Out of idle curiosity, have you revised your opinion on these matters at all? There seem to be advantages to both raytracing and rasterization, and voxels are nice for landscapes and ZBrush models while polygons handle animation and operations requiring more detailed topology. Is there a reasonable hybrid approach that you know of?

DEADC0DE said...

dja: no I haven't yet seen anything that could let me change my mind.

People say that voxels are good for landscapes just because they didn't find a way to animate them... But where is the advantage over rasterization, for landscapes?

Detail? Don't think so, think tessellation + displacement. Same thing about zBrush really, it's made for displacement, voxels would only render more slowly, without animation, with less quality (hard to compute the normals...).

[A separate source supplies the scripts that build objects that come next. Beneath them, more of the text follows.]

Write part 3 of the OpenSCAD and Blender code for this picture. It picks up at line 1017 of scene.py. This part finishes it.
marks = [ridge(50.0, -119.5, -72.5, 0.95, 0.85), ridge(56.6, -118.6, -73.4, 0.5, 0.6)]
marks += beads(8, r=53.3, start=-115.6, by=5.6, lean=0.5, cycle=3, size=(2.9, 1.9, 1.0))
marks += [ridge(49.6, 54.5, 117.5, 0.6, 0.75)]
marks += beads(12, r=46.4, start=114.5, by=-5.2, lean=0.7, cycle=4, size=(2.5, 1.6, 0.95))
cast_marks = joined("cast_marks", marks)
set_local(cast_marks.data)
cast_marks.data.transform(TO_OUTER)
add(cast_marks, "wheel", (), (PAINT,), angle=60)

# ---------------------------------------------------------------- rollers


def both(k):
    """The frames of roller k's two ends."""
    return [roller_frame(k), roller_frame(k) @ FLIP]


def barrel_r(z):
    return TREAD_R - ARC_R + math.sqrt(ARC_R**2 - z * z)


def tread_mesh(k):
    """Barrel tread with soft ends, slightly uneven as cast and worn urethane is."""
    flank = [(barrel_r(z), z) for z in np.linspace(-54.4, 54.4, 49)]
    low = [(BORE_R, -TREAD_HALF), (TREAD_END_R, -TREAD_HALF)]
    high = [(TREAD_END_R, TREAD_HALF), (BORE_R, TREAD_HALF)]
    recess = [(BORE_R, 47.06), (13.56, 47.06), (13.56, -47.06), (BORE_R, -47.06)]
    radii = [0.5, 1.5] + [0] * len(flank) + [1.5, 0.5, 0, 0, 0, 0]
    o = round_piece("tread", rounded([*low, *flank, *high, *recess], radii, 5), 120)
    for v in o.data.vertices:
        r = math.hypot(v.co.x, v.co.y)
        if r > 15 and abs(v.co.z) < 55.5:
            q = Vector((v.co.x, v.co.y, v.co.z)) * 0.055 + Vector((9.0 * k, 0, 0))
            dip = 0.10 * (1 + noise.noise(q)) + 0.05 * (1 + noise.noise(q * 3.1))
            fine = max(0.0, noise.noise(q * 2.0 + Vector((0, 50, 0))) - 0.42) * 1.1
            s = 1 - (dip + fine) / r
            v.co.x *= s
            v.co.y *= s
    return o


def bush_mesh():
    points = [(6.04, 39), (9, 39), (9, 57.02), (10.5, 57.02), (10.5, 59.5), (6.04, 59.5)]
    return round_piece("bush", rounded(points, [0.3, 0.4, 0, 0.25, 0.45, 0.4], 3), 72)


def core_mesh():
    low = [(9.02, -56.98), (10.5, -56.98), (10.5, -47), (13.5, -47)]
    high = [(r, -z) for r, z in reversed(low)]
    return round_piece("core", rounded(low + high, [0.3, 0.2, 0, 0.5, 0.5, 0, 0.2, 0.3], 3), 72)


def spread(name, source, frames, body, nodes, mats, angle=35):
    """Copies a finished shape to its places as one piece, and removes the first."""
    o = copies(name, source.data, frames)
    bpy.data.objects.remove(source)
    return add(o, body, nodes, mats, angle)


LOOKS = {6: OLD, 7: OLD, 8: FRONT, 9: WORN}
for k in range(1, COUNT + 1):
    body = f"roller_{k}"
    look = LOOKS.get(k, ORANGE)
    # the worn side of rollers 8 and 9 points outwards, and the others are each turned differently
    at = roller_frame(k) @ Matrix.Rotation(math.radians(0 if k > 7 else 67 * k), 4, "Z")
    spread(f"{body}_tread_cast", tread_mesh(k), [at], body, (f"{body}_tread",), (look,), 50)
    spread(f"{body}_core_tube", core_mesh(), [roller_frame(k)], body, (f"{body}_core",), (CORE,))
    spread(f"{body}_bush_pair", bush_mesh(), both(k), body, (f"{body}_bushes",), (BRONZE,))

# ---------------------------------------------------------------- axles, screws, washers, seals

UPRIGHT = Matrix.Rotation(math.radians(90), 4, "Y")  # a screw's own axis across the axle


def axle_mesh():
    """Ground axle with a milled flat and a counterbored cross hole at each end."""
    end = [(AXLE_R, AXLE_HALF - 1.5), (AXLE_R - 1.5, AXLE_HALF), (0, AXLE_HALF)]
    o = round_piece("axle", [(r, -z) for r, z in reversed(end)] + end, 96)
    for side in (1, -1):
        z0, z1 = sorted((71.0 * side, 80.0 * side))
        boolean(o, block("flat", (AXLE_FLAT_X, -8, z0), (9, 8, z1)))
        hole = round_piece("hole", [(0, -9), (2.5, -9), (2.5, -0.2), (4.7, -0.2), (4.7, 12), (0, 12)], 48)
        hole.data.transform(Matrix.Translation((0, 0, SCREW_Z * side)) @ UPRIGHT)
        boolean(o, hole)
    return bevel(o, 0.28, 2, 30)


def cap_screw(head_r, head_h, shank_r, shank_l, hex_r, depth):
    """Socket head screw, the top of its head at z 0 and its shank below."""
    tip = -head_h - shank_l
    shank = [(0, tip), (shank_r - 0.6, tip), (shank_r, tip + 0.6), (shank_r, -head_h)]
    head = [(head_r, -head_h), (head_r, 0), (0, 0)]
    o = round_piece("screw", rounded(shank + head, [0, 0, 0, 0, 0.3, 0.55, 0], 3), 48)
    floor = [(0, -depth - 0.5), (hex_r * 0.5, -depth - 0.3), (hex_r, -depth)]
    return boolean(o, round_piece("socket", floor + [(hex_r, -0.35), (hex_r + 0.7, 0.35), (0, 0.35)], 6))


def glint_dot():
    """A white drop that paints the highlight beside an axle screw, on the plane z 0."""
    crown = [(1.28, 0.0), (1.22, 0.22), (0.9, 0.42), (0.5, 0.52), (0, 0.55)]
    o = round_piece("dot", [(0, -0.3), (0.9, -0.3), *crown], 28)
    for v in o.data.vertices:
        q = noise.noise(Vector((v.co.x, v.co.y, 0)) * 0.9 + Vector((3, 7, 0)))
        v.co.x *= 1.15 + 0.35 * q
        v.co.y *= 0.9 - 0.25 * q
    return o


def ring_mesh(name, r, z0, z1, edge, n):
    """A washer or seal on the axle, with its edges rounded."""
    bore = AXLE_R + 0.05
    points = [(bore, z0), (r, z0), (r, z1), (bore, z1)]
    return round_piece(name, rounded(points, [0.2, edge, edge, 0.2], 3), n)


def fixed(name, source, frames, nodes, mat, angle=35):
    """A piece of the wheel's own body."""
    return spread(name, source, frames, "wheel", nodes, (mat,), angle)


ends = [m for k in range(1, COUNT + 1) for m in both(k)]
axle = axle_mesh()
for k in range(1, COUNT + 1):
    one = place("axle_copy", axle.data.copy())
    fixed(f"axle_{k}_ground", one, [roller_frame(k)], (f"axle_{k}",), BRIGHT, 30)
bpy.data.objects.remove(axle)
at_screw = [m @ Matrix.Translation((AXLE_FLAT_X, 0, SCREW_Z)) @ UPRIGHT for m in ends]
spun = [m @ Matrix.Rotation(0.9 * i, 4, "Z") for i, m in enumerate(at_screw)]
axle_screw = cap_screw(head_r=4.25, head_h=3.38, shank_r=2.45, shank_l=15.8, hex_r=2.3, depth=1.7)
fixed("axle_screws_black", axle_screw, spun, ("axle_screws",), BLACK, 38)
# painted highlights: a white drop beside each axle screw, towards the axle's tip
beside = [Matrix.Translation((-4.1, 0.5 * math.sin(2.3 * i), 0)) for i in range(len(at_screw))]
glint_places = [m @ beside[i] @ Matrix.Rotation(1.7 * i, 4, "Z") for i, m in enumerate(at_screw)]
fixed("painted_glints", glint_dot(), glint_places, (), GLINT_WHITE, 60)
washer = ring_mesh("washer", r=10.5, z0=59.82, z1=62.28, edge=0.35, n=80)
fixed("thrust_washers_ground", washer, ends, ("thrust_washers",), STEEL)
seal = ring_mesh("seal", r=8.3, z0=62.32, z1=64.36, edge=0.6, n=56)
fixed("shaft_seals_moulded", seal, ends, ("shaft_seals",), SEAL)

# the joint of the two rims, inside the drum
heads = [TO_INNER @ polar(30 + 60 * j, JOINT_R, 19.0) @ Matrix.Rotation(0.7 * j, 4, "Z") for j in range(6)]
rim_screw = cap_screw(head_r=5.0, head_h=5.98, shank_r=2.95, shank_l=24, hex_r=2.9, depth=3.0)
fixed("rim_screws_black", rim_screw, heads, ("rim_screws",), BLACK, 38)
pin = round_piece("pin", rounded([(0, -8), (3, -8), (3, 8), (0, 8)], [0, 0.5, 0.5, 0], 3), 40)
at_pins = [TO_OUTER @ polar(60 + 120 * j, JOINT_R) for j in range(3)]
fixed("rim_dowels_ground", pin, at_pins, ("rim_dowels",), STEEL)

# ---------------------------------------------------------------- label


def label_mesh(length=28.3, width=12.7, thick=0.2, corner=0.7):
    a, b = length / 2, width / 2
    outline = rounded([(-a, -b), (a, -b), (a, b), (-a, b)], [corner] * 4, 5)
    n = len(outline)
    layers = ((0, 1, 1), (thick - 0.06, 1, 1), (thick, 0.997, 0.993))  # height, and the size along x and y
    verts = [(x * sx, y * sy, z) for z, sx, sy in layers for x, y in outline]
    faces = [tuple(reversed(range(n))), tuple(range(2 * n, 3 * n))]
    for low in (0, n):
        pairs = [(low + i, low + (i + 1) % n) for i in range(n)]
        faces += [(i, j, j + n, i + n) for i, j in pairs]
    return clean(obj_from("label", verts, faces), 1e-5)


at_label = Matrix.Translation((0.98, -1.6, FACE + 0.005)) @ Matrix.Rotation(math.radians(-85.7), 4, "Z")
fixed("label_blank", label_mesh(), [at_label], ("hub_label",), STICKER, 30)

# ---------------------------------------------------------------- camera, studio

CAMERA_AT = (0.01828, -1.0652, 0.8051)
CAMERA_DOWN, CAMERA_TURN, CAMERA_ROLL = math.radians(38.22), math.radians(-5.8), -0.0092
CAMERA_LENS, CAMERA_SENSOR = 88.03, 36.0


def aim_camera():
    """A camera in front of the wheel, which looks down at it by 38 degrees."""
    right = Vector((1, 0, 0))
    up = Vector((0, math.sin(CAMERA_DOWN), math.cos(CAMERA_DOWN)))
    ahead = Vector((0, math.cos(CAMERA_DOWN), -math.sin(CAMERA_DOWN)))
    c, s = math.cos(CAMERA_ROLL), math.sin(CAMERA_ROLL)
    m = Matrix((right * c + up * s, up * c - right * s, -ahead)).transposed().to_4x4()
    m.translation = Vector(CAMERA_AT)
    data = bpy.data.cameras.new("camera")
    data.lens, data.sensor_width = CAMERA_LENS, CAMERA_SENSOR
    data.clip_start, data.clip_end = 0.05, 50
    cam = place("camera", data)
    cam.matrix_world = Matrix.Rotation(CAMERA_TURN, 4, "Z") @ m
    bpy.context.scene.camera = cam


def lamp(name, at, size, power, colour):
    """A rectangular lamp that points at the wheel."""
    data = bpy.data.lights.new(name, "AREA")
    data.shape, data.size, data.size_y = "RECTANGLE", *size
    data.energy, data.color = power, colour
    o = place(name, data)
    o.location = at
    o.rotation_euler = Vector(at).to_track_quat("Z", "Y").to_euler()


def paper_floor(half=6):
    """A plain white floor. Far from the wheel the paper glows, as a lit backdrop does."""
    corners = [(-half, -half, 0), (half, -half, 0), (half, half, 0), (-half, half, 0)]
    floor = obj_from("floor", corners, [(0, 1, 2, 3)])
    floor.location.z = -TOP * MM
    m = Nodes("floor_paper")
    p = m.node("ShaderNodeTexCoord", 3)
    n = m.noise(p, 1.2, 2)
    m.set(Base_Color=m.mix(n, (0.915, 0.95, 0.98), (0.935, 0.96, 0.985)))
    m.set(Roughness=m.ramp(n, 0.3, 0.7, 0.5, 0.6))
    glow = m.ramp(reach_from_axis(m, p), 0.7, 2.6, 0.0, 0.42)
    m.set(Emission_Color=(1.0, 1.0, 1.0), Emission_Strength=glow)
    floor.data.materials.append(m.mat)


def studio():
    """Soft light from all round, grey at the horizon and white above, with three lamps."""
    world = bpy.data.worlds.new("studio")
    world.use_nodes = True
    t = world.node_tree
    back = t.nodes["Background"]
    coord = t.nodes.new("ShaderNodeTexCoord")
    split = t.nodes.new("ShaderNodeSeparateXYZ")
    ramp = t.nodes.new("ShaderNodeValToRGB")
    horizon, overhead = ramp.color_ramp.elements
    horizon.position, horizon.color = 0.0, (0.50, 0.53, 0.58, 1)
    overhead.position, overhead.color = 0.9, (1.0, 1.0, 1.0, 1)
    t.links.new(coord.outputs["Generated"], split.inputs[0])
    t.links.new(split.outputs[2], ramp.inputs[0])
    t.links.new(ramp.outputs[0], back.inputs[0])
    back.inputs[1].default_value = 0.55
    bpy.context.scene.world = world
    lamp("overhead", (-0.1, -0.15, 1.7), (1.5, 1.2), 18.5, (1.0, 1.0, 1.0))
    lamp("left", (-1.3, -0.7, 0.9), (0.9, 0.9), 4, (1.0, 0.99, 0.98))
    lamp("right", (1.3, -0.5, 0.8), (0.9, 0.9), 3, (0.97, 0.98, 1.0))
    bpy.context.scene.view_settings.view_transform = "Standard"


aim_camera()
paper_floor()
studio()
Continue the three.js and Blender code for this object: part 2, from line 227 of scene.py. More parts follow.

Faster, they are not faster. More detail? As I said, no, and another proof, it so, why non-realtime 3d does not dance with voxels? Is there a single voxel-editing 3d package out of there? What are we talking about? Hype, my friend, still hype.

dja said...

I understood from Jon Olick's Siggraph 2008 talk that rasterization is limited short-term by serialized triangle setup processing so that it cannot show the same level of detail in real time as his raycast approach until new manufacturing processes are used (3D lithography - which seems like it might be a Good Thing).

Another takeaway for me is that the raycast sparse voxel octree performance is independent of the artistic content relative to rasterization approaches. Id has already used megatextures.. this adds geometry. I don't think his demo made use of the traditional shadowing or lighting features of raytracing, though. Perhaps raytracing is more of an Intel goal to play to Larrabee's strengths.

The presentation also says that content creation would be simplified since there is no need for BSPs/portals, tweaking triangles for LOD, or UV maps. Ray approaches inherently sample the geometry and octrees are like a mipmap for geometry. Rasterization needs extra work for all this.

I think there are quite a few devils in the details (thin-walled materials, dynamically updating the voxel data structure), but it seems to have some merit.

DEADC0DE said...

dja: triangle setup cost, that's surely true. How to avoid that? We already have the answers. Reyes, or point rendering...

About content creation, that's a myth. Topology is important, both in rendering and modeling. That's why voxels are not used... anywhere!

Last, about complexity. Raytracing is not faster than rasterization, nor it does scale better. Spatial subdivision structures do exhibit good scalability respect to geometry, but they're usable in both worlds. We don't do that because we don't need it. Simply games do not have that much z-complexity, or we already have culling methods that are simpler and faster.